** START DATA FOR THIS TASK **

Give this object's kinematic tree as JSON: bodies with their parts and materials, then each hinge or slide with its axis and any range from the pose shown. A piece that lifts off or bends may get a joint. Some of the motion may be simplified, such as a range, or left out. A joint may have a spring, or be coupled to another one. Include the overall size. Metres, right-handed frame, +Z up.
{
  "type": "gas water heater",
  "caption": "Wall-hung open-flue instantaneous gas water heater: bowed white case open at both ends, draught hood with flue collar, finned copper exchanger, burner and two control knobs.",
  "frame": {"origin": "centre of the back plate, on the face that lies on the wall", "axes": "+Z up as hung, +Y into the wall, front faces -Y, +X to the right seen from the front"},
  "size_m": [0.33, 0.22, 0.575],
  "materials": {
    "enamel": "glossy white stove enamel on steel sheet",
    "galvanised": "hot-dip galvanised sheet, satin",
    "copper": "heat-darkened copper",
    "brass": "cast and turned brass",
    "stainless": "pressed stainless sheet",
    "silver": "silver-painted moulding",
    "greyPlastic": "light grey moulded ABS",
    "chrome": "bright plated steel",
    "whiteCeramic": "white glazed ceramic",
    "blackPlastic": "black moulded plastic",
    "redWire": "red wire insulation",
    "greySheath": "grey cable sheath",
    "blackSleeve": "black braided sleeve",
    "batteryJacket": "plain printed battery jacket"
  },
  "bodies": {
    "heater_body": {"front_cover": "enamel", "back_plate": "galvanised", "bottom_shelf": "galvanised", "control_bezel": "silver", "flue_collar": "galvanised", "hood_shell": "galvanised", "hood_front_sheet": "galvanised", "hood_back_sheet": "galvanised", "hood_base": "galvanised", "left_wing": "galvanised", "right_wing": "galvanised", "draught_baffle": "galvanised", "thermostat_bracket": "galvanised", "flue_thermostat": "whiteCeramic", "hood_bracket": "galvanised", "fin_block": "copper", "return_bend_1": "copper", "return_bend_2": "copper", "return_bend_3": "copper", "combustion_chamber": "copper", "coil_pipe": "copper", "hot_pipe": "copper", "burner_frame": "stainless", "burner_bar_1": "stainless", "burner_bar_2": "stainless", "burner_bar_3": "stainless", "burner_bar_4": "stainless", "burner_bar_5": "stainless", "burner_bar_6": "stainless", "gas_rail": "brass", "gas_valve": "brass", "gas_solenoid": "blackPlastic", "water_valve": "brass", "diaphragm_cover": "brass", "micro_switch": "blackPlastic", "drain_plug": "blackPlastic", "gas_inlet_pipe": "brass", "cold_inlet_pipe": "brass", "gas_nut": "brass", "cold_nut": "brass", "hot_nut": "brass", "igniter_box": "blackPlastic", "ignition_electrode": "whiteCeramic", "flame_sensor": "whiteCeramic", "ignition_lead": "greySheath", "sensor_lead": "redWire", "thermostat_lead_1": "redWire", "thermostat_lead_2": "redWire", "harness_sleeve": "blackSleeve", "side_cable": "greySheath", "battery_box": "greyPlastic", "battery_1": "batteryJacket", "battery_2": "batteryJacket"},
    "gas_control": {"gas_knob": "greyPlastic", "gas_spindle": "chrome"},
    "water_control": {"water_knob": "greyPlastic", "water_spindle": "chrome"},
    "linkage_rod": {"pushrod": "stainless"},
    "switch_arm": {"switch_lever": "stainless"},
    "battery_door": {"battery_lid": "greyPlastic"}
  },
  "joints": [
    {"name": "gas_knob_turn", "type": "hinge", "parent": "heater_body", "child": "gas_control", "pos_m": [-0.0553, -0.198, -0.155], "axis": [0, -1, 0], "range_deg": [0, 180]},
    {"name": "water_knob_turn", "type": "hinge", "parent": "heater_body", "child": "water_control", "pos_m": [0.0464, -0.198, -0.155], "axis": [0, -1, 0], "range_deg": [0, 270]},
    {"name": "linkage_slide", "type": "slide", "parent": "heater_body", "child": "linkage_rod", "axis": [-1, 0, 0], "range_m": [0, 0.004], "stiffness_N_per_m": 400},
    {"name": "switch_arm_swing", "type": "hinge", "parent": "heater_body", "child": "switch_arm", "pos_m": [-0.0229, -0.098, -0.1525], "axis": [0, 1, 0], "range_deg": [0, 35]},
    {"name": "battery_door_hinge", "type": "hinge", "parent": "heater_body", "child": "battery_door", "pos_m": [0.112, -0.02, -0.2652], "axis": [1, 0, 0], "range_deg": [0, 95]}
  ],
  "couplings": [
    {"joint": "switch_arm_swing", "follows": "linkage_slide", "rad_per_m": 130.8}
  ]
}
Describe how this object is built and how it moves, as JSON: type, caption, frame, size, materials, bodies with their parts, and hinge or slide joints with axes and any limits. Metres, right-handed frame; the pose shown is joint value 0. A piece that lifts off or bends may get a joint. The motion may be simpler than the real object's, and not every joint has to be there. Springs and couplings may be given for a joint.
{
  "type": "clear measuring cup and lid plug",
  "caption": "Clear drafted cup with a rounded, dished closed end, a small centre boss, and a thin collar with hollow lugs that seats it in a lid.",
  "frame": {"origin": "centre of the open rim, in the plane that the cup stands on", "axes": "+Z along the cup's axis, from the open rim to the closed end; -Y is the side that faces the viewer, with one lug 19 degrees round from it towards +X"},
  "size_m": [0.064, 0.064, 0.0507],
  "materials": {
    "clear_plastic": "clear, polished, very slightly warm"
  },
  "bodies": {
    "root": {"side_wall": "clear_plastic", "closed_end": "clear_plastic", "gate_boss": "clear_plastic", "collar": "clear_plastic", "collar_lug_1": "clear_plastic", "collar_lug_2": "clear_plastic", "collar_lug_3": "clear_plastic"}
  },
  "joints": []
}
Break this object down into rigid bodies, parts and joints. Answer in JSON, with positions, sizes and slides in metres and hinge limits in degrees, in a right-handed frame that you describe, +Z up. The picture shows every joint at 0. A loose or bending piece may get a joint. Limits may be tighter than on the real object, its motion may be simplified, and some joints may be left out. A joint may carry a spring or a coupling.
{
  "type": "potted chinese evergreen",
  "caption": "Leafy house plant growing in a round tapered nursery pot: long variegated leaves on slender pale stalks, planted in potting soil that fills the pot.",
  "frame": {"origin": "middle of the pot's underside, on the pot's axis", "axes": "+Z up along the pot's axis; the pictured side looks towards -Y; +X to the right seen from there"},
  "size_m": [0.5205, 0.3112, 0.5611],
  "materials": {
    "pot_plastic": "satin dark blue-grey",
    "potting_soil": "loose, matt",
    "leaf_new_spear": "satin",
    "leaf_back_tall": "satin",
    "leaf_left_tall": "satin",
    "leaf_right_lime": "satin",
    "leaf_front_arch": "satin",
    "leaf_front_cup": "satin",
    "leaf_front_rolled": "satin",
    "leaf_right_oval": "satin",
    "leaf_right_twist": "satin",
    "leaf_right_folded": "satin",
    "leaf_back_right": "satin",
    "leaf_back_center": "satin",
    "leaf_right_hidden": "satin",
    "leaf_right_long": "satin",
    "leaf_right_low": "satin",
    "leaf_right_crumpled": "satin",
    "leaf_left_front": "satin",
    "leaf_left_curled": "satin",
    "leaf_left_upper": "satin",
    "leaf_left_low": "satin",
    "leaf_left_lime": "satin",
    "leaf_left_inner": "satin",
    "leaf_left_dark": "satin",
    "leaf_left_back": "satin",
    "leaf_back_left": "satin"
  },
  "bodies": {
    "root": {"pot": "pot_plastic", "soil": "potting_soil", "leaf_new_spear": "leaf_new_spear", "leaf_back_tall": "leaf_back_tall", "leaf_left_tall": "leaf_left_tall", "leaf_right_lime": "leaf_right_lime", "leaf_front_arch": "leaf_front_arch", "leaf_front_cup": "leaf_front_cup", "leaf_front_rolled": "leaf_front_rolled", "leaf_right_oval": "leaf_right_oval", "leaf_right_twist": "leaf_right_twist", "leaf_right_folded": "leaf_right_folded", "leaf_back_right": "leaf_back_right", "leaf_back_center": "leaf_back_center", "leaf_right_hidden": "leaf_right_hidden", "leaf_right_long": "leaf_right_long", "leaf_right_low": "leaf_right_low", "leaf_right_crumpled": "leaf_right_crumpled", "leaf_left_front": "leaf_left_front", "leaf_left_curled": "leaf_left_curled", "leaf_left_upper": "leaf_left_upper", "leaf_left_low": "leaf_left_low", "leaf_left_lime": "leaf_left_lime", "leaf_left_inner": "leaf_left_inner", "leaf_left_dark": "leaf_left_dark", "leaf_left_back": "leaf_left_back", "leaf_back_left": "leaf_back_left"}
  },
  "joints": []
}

** END DATA FOR THIS TASK **

= GIVEN REQUEST =
The answer should be a single number: the count of lines in the data that include the string "shown".

= TASK RESPONSE =
2